With this new data, I’m going to walk back my previous assertion that I’m going to go with a single large SSBO for my transform data, and I think will place my bets firmly in the large UBO pages camp. At least until I get an AMD card to play with. They seem fun.

It’s interesting to note that even with the change in test methodology, Push Constants still come out the loser in the larger scenes. I don’t know for sure what that means, but it’s definitely still a surprise. Hopefully that doesn’t point to a new problem with this benchmark, but you know, if it does and you can see what I’m doing wrong, send me a message on Twitter, Mastodon, or via e-mail and I’ll write up yet another one of these posts. Next time with an even bigger facepalm meme photo.

Until next time!

Appendix: Testing Methodology
In case reviewing testing methods is your thing, here's how I got the numbers in all the graphs in this post:

  • All tests were run for at least 5120 frames, reporting the average frametime after every 1024 frames. I took the average of the last 4096 of these frames (to avoid any hitches on startup) to use as my numbers in the tests.

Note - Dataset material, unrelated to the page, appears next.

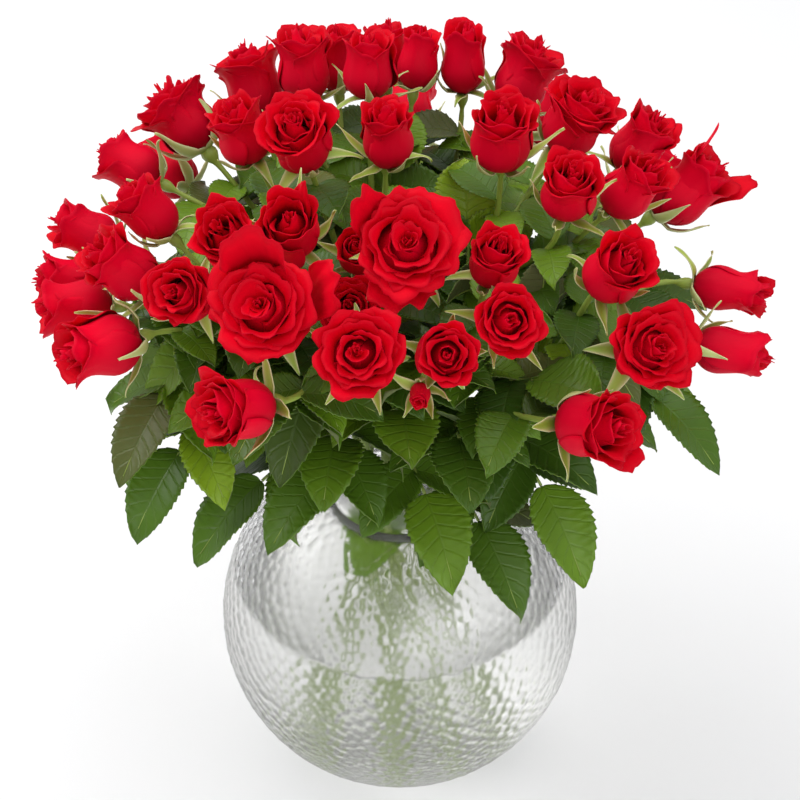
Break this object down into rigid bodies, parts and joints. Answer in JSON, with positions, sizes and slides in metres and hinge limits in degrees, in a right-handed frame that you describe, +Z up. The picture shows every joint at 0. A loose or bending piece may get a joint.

  • I monitored my CPU and GPU temp with Open Hardware Monitor, and let both of them return to their resting temp between tests (61 and 66 C respectively), and made sure that the same applications (and only those applications) were running alongside the test program.

  • I repeated this test 2 more times, at different times of the day (after using the laptop to do other tasks), which gave me 3 frametime averages (1 per run of the test). I chose the median of the three to present in the graph above.

  • Finally, all tests were done in Release builds, without a debugger attached or any validation layers turned on, and connected to a wall outlet to prevent any kind of throttling on battery to interfere with anything.

  • All the source for everything is on github, I would love for someone to compile everything and run a similar test to see if the results for my GPU can be replicated on someone else's hardware.